Fernando: não li as suas palavras antes de aqui escrever. Mas o autor deste blog tem razão: o "Prós e Contras" convida, muitas vezes, pessoas à imagem da sua apresentadora: um verdadeiro fole intelectual (totalmente vazio por dentro a atirar jactos de ar decorados a correr).

Américo Mendes

Anónimo disse...

Pois é. Mas é a única (Fátima Ferreira) que ainda vai promovendo a Igreja. O resto é uma vergonha. E aqui infelizmente os leigos deixam muito a desejar, sobretudo nas matérias em questão no post. E depois falam dos padres e bispos. Marcelo Rebelo de Sousa, Bagão Félix e pouco mais. O resto... dá pena.

Anónimo disse...

Eu gostaria que a Igreja fosse promovida segundo os critérios do Evangelho e não segundo os critérios da moda que, se estiverem espelhados na Fátima Ferreira, são só maquilhagem ignorante. Para isso, mais valia não dizer nada. Não acha, ó anónimo das 2:20 PM?

Fernando d'Costa

Anónimo disse...

Mas a pergunta continua? Onde estão os leigos? O que tenho visto ultimamente é um Frei Ventura a pregar um discurso absolutamente pessimista.

Anónimo disse...

E quem disse que Fátima Ferreira é modelo para alguém?
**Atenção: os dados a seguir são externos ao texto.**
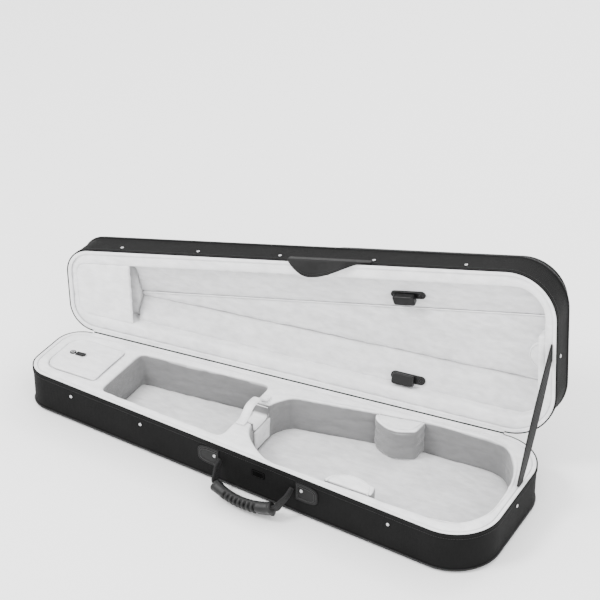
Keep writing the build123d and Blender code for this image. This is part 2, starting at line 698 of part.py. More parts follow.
def slope_plane(profile, x, share):
    """On a slope's surface at x, a share of the way up it: x along the case, z inwards."""
    corners = profile(x)
    low = Vector(x, *corners[0])
    high = Vector(x, *(corners[1] if profile is front_profile else corners[3]))
    ahead = profile(x + 1)
    along = Vector(x + 1, *ahead[0]) - low
    normal = along.cross(high - low).normalized()
    normal = normal if normal.Z < 0 else normal * -1
    origin = low + (high - low) * share
    return lid_plane(Plane(origin=origin + normal * CLIP_LIFT, x_dir=along, z_dir=normal))


def bow_holder(plane, which):
    """A plastic plate screwed to the lining, and the clip that turns on it."""
    with BuildPart() as plate:
        with BuildSketch(plane):
            SlotOverall(PLATE_LENGTH, PLATE_WIDTH)
        extrude(amount=PLATE_THICK)
        fillet(faces().sort_by(Axis(plane.origin, plane.z_dir))[-1].edges(), radius=PLATE_ROUND)
        with BuildSketch(plane.offset(SCREW_FLOOR)):
            with GridLocations(SCREW_SPREAD, 1, 2, 1):
                Circle(SCREW_SEAT)
        extrude(amount=PLATE_THICK, mode=Mode.SUBTRACT)
    save(plate, f"{which}_clip_plate")

    with BuildPart() as clip:
        with BuildSketch(plane.offset(PLATE_THICK + RIM_GAP)):
            with Locations(CLIP_AT):
                RectangleRounded(*CLIP_SIZE)
        extrude(amount=CLIP_THICK)
        fillet(faces().sort_by(Axis(plane.origin, plane.z_dir))[-1].edges(), radius=CLIP_ROUND)
    save(clip, f"{which}_bow_clip")


FRONT_CLIP = slope_plane(front_profile, CLIP_X, 0.55)
BACK_CLIP = slope_plane(back_profile, CLIP_X, 0.30)
bow_holder(FRONT_CLIP, "front")
bow_holder(BACK_CLIP, "back")

with BuildPart() as clip_screws:
    for plane in (FRONT_CLIP, BACK_CLIP):
        for side in (-1, 1):
            seat = plane.from_local_coords((side * SCREW_SPREAD / 2, 0, SCREW_FLOOR))
            spot = Plane(origin=seat, x_dir=plane.x_dir, z_dir=plane.z_dir)
            with BuildSketch(spot):
                Circle(SCREW_HEAD)
            extrude(amount=SCREW_FLOOR)
            with BuildSketch(spot.offset(SCREW_FLOOR - SLOT_DEPTH)):
                Rectangle(SLOT_LENGTH, SCREW_SLOT)
                Rectangle(SCREW_SLOT, SLOT_LENGTH)
            extrude(amount=SCREW_FLOOR, mode=Mode.SUBTRACT)
save(clip_screws, "clip_screws")

# ================================================================ closure flap
FLAP_X = 50.0
FLAP_HALF = 66.0
FLAP_DROP = 27.0
FLAP_HINGE_Z = LID_RIM - 2.2
FLAP_OUT = 4.6
FLAP_THICK = 2.0
STRIP_HEIGHT = 8.0  # of the flap's root, up the lid's wall
FLAP_FOLD = 72.0  # at rest the flap has fallen over the rim by this angle
STRIP_THICK = 1.6
LOOP_PATCH = (22.0, 10.0, 1.5)  # length, width and corner radius
LOOP_THICK = 0.9
HOOK_PATCH = (22.0, 11.0, 1.5)
HOOK_THICK = 1.0
HOOK_PLACE = (39.0, 43.0)  # along the wall and up it

with BuildPart() as flap_strip:
    with BuildSketch(lid_plane(wall_plane(FLAP_X, LID_RIM + BINDING_HEIGHT + 0.1))):
        Rectangle(2 * FLAP_HALF, STRIP_HEIGHT, align=(Align.CENTER, Align.MIN))
    extrude(amount=STRIP_THICK)
    with BuildSketch(lid_plane(wall_plane(FLAP_X, FLAP_HINGE_Z + 1.4, FLAP_OUT - 2.6))):
        Rectangle(2 * FLAP_HALF, 9, align=(Align.CENTER, Align.MIN))
    extrude(amount=STRIP_THICK)
save(flap_strip, "flap_strip")

FLAP_WALL = wall_plane(FLAP_X, FLAP_HINGE_Z, FLAP_OUT)
FLAP_TURN = Axis(FLAP_WALL.origin, FLAP_WALL.x_dir)
flap_down = FLAP_WALL.z_dir.rotate(FLAP_TURN, FLAP_FOLD)
FLAP = lid_plane(Plane(origin=FLAP_WALL.origin, x_dir=FLAP_WALL.x_dir, z_dir=flap_down))

with BuildPart() as closure_flap:
    with BuildSketch(FLAP.offset(-FLAP_THICK / 2)):
        with BuildLine():
            Line((-FLAP_HALF, 1), (FLAP_HALF, 1))
            Line((FLAP_HALF, 1), (FLAP_HALF, 0))
            Spline(
                (FLAP_HALF, 0),
                (38, -9),
                (-8, -23),
                (-30, -FLAP_DROP),
                (-53, -18),
                (-FLAP_HALF, 0),
                tangents=[(-1, -0.2), (-0.3, 1)],
            )
            Line((-FLAP_HALF, 0), (-FLAP_HALF, 1))
        make_face()
    extrude(amount=FLAP_THICK)
save(closure_flap, "closure_flap")

with BuildPart() as flap_patch:
    with BuildSketch(FLAP.offset(-FLAP_THICK / 2 - LOOP_THICK)):
        with Locations((-10, -17)):
            RectangleRounded(*LOOP_PATCH)
    extrude(amount=LOOP_THICK)
save(flap_patch, "flap_patch")

with BuildPart() as closure_patch:
    with BuildSketch(wall_plane(*HOOK_PLACE)):
        RectangleRounded(*HOOK_PATCH)
    extrude(amount=HOOK_THICK)
save(closure_patch, "closure_patch")

# ================================================================ music pocket
POCKET_X0 = 15.0
POCKET_WALL = 4.0  # folded and padded fabric round the empty pocket
POCKET_LAYERS = (  # name, height, how far in from the case's side
    ("pocket_lower_gusset", 6.5, 5.0),
    ("pocket_zip_tape", 5.0, 7.0),
    ("pocket_upper_gusset", 6.0, 8.5),
    ("pocket_panel", 2.4, 10.0),
)


def pocket_plan(inset):
    left = POCKET_X0 + inset - POCKET_LAYERS[0][2]
    right = LENGTH / 2 - inset
    low = half_width(left) - inset * SIDE_RUN
    high = half_width(right) - inset * SIDE_RUN
    Polygon((left, -low), (right, -high), (right, high), (left, low), align=None)
    fillet(vertices().group_by(Axis.X)[-1], radius=CORNER_WIDE - inset)
    fillet(vertices().group_by(Axis.X)[0], radius=POCKET_CORNER - inset)


ZIP_Z = LID_TOP + POCKET_LAYERS[0][1]
PANEL_Z = LID_TOP + sum(layer[1] for layer in POCKET_LAYERS[:-1])
PANEL_ROUND = 1.6
POCKET_CORNER = 32.0  # its two corners across the lid
layer_z = LID_TOP
for name, height, inset in POCKET_LAYERS:
    with BuildPart() as layer:
        with BuildSketch(LID.offset(layer_z)):
            pocket_plan(inset)
            if name != "pocket_panel":
                with BuildSketch(mode=Mode.SUBTRACT):
                    pocket_plan(inset + POCKET_WALL)
        extrude(amount=height)
        if name == "pocket_panel":
            fillet(faces().sort_by(Axis(LID.origin, LID.z_dir))[-1].edges(), radius=PANEL_ROUND)
    save(layer, name)
    layer_z += height

with BuildPart() as pocket_piping:
    with BuildSketch(LID.offset(PANEL_Z)):
        pocket_plan(POCKET_LAYERS[-1][2] - 2.0)
        with BuildSketch(mode=Mode.SUBTRACT):
            pocket_plan(POCKET_LAYERS[-1][2])
    extrude(amount=2.2)
save(pocket_piping, "pocket_piping")

SLIDER_GAP = 0.3
SLIDER_WIDTH, SLIDER_HEIGHT, SLIDER_ROUND = 9.0, 4.4, 1.5
PULL_SIZE = (26.0, 6.0, 2.0)  # length, width and corner radius
PULL_THICK, PULL_EYE, PULL_EYE_X = 1.4, 1.6, 22.0
PULL_START = 0.8
PULL_LIFT = 2.5  # of its middle line, above the zip's lower edge
ZIP_FACE = POCKET_X0 + POCKET_LAYERS[1][2] - POCKET_LAYERS[0][2]
SLIDER_Y = 0.0
SLIDER_DEPTH = 4.2
with BuildPart() as zip_slider:
    with BuildSketch(LID.offset(ZIP_Z + SLIDER_GAP)):
        with Locations((ZIP_FACE - SLIDER_GAP - SLIDER_DEPTH / 2, SLIDER_Y)):
            Rectangle(SLIDER_DEPTH, SLIDER_WIDTH)
        fillet(vertices().group_by(Axis.X)[0], radius=SLIDER_ROUND)
    extrude(amount=SLIDER_HEIGHT)
save(zip_slider, "zip_slider")

PULL_X = ZIP_FACE - SLIDER_DEPTH - 2 * SLIDER_GAP
with BuildPart() as zip_pull:
    pull_face = Plane(origin=(PULL_X, SLIDER_Y, ZIP_Z + PULL_LIFT), x_dir=(0, 1, 0), z_dir=(-1, 0, 0))
    with BuildSketch(lid_plane(pull_face)):
        with Locations((PULL_START, 0)):
            RectangleRounded(*PULL_SIZE, align=(Align.MIN, Align.CENTER))
        with Locations((PULL_EYE_X, 0)):
            Circle(PULL_EYE, mode=Mode.SUBTRACT)
    extrude(amount=PULL_THICK)
save(zip_pull, "zip_pull")

# ================================================================ stay strap
STAY_X = LENGTH / 2 - 7.6
STAY_THICK = 1.6
STAY_WIDTH = 20.0
STAY_SIDE = 21.0  # of its middle from the case's middle, at each end
STAY_SHORT = (6.0, 10.0)  # across and up, short of the lid's padding
STAY_LOW = Vector(STAY_X, STAY_SIDE, INSERT_TOP)
STAY_HIGH = opened((STAY_X, -STAY_SIDE, LID_PAD))

with BuildPart() as stay_strap:
    run = STAY_HIGH - STAY_LOW
    strap_face = Plane(origin=STAY_LOW, x_dir=(0, 1, 0), z_dir=(-1, 0, 0))
    with BuildSketch(strap_face.offset(-STAY_THICK / 2)):
        with BuildLine():
            side = STAY_WIDTH / 2
            rise = run.Z - STAY_SHORT[1]
            far = run.Y - STAY_SHORT[0]
            Polyline((-side, 0), (side, 0), (far + side, -rise), (far - side, -rise), close=True)
        make_face()
    extrude(amount=STAY_THICK)
save(stay_strap, "stay_strap")
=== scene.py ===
"""Looks of a triangular violin case, standing open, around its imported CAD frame."""

import json
import math

import bmesh
import bpy
import numpy as np
from mathutils import Matrix, Vector, noise


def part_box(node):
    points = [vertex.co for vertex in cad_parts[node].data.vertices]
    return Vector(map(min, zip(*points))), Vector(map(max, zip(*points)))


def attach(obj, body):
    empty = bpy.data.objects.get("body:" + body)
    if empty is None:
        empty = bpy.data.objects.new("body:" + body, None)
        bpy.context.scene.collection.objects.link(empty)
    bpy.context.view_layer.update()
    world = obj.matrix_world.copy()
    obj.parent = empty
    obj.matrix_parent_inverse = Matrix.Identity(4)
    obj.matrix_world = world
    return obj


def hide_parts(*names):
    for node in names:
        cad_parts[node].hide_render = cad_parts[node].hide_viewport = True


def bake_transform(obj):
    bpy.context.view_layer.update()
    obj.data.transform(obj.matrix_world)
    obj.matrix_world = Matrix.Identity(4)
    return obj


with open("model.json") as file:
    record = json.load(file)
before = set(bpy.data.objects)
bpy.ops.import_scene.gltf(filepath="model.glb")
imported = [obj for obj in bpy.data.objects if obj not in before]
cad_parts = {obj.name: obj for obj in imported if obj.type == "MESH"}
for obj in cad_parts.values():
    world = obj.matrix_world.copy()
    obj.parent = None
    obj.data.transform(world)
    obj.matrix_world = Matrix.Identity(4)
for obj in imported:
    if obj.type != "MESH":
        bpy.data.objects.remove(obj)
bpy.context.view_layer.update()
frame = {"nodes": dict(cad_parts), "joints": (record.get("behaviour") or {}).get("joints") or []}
MM = 0.001

# ---------------------------------------------------------------- sizes shared with the CAD
JOINTS = {joint["name"]: joint for joint in frame["joints"]}
LENGTH = 2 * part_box("base_side_cover")[1].x
HALF_WIDE, HALF_NARROW = 133.5 * MM, 65 * MM  # half widths at the outline's sharp corners
CORNER_WIDE, CORNER_NARROW = 70 * MM, 42 * MM
SHELL = 5.2 * MM  # fabric and plywood
BASE_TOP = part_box("base_rim_binding")[1].z
BINDING = BASE_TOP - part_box("base_rim_binding")[0].z
LID_RIM = BASE_TOP + 0.3 * MM
LID_TOP = LID_RIM + 61 * MM
INSERT_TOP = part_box("insert_violin_block")[1].z
LID_PAD = INSERT_TOP + 0.4 * MM
EDGE_ROUND = 5 * MM
SIDE_SLOPE = (HALF_WIDE - HALF_NARROW) / LENGTH
RIVET_X = [x * MM for x in (-303, -172, -36, 114, 255)]
RIVET_BASE_Z, RIVET_LID_Z = 47 * MM, 83 * MM

HINGE = JOINTS["lid_hinge"]
HINGE_POINT = Vector(HINGE["pos_m"])
HINGE_AXIS = Vector(HINGE["axis"])
OPEN = (
    Matrix.Translation(HINGE_POINT)
    @ Matrix.Rotation(-math.radians(HINGE["range_deg"][1]), 4, HINGE_AXIS)
    @ Matrix.Translation(-HINGE_POINT)
)
LID_TURN = OPEN.to_3x3()
AS_DRAWN = Matrix.Identity(4)
UP = Vector((0, 0, 1))
ALONG_X = Vector((1, 0, 0))
WALL_OUT = Vector((-SIDE_SLOPE, -1, 0)).normalized()  # out of the front wall
BACK_OUT = Vector((-SIDE_SLOPE, 1, 0)).normalized()


def half_width(x):
    return HALF_NARROW + SIDE_SLOPE * (x + LENGTH / 2)


# ---------------------------------------------------------------- materials
def material(name, colour, roughness, **settings):
    """A Principled material; settings are its sockets by name. Returns it with its node tree."""
    made = bpy.data.materials.new(name)
    made.use_nodes = True
    shader = made.node_tree.nodes["Principled BSDF"]
    shader.inputs["Base Color"].default_value = (*colour, 1)
    shader.inputs["Roughness"].default_value = roughness
    for socket, value in settings.items():
        shader.inputs[socket.replace("_", " ")].default_value = value
    return made, made.node_tree, shader


def node(tree, kind, **inputs):
    made = tree.nodes.new(kind)
    for socket, value in inputs.items():
        made.inputs[socket.replace("_", " ")].default_value = value
    return made


def coordinates(tree, stretch=(1, 1, 1)):
    """The piece's own coordinates, in metres, stretched."""
    source = tree.nodes.new("ShaderNodeTexCoord")
    mapping = node(tree, "ShaderNodeMapping", Scale=stretch)
    tree.links.new(source.outputs["Object"], mapping.inputs["Vector"])
    return mapping.outputs["Vector"]


def noise_field(tree, scale, detail=3.0, stretch=(1, 1, 1), distortion=0.0):
    field = node(tree, "ShaderNodeTexNoise", Scale=scale, Detail=detail, Distortion=distortion)
    tree.links.new(coordinates(tree, stretch), field.inputs["Vector"])
    return field.outputs["Fac"]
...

Eu pouco a aprecio em termos jornalísticos.

Unknown disse...

"Onde estão os leigos?" Não sei. Sejam criativos. Mostrem-se competentes. Dêem-lhes crédito e tempo de antena. Mas concordo consigo: o Ventura manda uns slogans rimados e pouco mais. Entre os leigos (e cá para o Norte onde vivo) aprecio mais um Jorge Dias (sim, o autor deste blog); um João Carlos Carvalho; um Alexandre Duarte; José Rui Teixeira. Mas os dois do meio são muito discretos (nem sei se o segundo tem algo publicado: só o ouvi uma vez na Católica do Porto o ano passado).